Everything in the listing should be restated word for word.

MATERIAL =>
◆ ◆ ◆ ◆ ◆

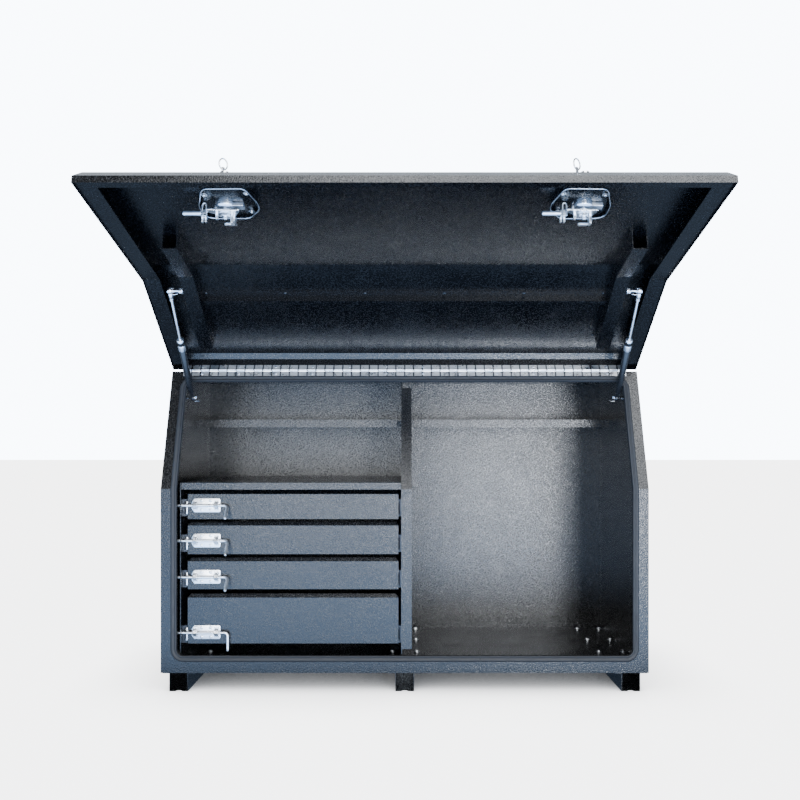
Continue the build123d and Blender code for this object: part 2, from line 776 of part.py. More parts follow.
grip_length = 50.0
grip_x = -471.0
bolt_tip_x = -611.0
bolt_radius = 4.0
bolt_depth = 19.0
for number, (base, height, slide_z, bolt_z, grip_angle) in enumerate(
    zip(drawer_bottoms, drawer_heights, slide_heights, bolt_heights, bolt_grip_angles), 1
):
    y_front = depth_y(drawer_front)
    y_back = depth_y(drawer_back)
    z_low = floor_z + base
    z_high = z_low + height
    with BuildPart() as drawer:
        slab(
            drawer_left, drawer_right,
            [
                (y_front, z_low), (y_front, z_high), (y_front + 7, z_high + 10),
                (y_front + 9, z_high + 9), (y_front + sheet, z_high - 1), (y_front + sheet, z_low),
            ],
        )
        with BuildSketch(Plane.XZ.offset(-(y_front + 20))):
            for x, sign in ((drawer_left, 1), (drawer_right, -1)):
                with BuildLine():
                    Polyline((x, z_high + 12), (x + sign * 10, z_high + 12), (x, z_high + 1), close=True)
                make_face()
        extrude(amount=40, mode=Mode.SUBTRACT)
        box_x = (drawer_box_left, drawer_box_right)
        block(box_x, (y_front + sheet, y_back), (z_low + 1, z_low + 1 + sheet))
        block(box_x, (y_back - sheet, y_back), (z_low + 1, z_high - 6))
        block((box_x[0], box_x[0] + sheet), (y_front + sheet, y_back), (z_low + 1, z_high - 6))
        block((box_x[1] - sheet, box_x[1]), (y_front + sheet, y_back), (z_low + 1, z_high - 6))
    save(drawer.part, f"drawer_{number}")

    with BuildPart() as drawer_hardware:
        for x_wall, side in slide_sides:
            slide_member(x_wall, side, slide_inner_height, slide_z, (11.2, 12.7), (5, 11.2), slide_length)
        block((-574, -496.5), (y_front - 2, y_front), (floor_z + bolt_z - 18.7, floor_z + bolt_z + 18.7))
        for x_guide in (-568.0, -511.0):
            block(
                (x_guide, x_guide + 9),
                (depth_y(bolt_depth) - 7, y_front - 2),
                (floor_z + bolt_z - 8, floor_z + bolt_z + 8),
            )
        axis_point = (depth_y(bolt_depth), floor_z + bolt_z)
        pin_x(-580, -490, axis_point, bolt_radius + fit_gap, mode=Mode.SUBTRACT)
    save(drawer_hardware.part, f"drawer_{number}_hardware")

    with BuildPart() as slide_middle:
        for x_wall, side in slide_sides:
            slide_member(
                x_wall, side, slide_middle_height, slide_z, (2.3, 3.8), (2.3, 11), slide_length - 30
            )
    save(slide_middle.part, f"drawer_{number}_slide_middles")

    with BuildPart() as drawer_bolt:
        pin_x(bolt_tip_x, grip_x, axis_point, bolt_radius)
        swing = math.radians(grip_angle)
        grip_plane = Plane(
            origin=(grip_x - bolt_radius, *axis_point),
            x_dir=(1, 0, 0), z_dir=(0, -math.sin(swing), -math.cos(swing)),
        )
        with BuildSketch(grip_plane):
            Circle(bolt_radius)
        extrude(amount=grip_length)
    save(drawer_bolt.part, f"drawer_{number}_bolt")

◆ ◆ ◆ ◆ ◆

FINAL ANSWER =>
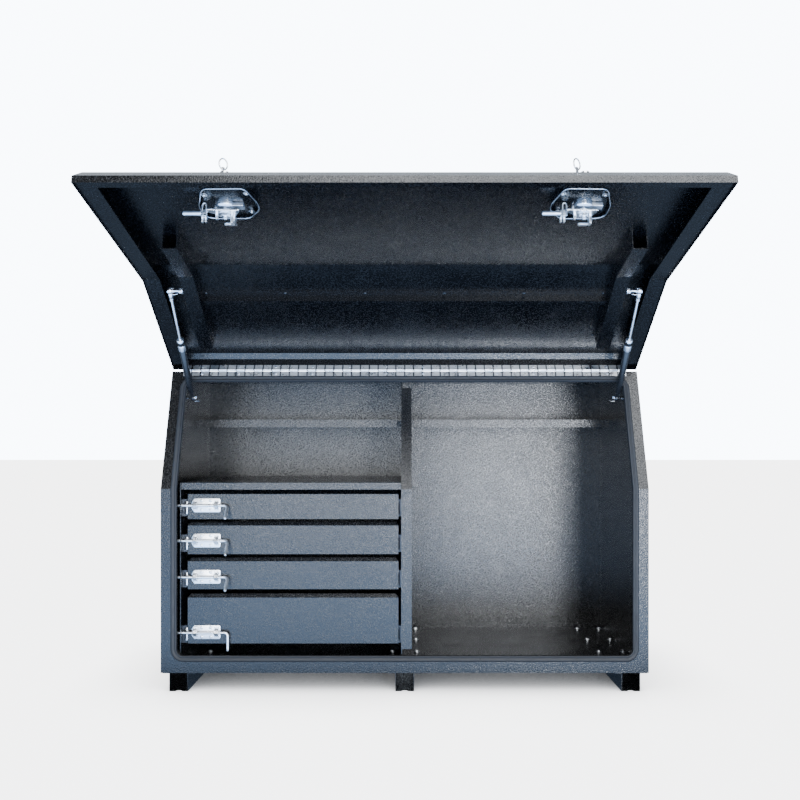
Continue the build123d and Blender code for this object: part 2, from line 776 of part.py. More parts follow.
grip_length = 50.0
grip_x = -471.0
bolt_tip_x = -611.0
bolt_radius = 4.0
bolt_depth = 19.0
for number, (base, height, slide_z, bolt_z, grip_angle) in enumerate(
    zip(drawer_bottoms, drawer_heights, slide_heights, bolt_heights, bolt_grip_angles), 1
):
    y_front = depth_y(drawer_front)
    y_back = depth_y(drawer_back)
    z_low = floor_z + base
    z_high = z_low + height
    with BuildPart() as drawer:
        slab(
            drawer_left, drawer_right,
            [
                (y_front, z_low), (y_front, z_high), (y_front + 7, z_high + 10),
                (y_front + 9, z_high + 9), (y_front + sheet, z_high - 1), (y_front + sheet, z_low),
            ],
        )
        with BuildSketch(Plane.XZ.offset(-(y_front + 20))):
            for x, sign in ((drawer_left, 1), (drawer_right, -1)):
                with BuildLine():
                    Polyline((x, z_high + 12), (x + sign * 10, z_high + 12), (x, z_high + 1), close=True)
                make_face()
        extrude(amount=40, mode=Mode.SUBTRACT)
        box_x = (drawer_box_left, drawer_box_right)
        block(box_x, (y_front + sheet, y_back), (z_low + 1, z_low + 1 + sheet))
        block(box_x, (y_back - sheet, y_back), (z_low + 1, z_high - 6))
        block((box_x[0], box_x[0] + sheet), (y_front + sheet, y_back), (z_low + 1, z_high - 6))
        block((box_x[1] - sheet, box_x[1]), (y_front + sheet, y_back), (z_low + 1, z_high - 6))
    save(drawer.part, f"drawer_{number}")

    with BuildPart() as drawer_hardware:
        for x_wall, side in slide_sides:
            slide_member(x_wall, side, slide_inner_height, slide_z, (11.2, 12.7), (5, 11.2), slide_length)
        block((-574, -496.5), (y_front - 2, y_front), (floor_z + bolt_z - 18.7, floor_z + bolt_z + 18.7))
        for x_guide in (-568.0, -511.0):
            block(
                (x_guide, x_guide + 9),
                (depth_y(bolt_depth) - 7, y_front - 2),
                (floor_z + bolt_z - 8, floor_z + bolt_z + 8),
            )
        axis_point = (depth_y(bolt_depth), floor_z + bolt_z)
        pin_x(-580, -490, axis_point, bolt_radius + fit_gap, mode=Mode.SUBTRACT)
    save(drawer_hardware.part, f"drawer_{number}_hardware")

    with BuildPart() as slide_middle:
        for x_wall, side in slide_sides:
            slide_member(
                x_wall, side, slide_middle_height, slide_z, (2.3, 3.8), (2.3, 11), slide_length - 30
            )
    save(slide_middle.part, f"drawer_{number}_slide_middles")

    with BuildPart() as drawer_bolt:
        pin_x(bolt_tip_x, grip_x, axis_point, bolt_radius)
        swing = math.radians(grip_angle)
        grip_plane = Plane(
            origin=(grip_x - bolt_radius, *axis_point),
            x_dir=(1, 0, 0), z_dir=(0, -math.sin(swing), -math.cos(swing)),
        )
        with BuildSketch(grip_plane):
            Circle(bolt_radius)
        extrude(amount=grip_length)
    save(drawer_bolt.part, f"drawer_{number}_bolt")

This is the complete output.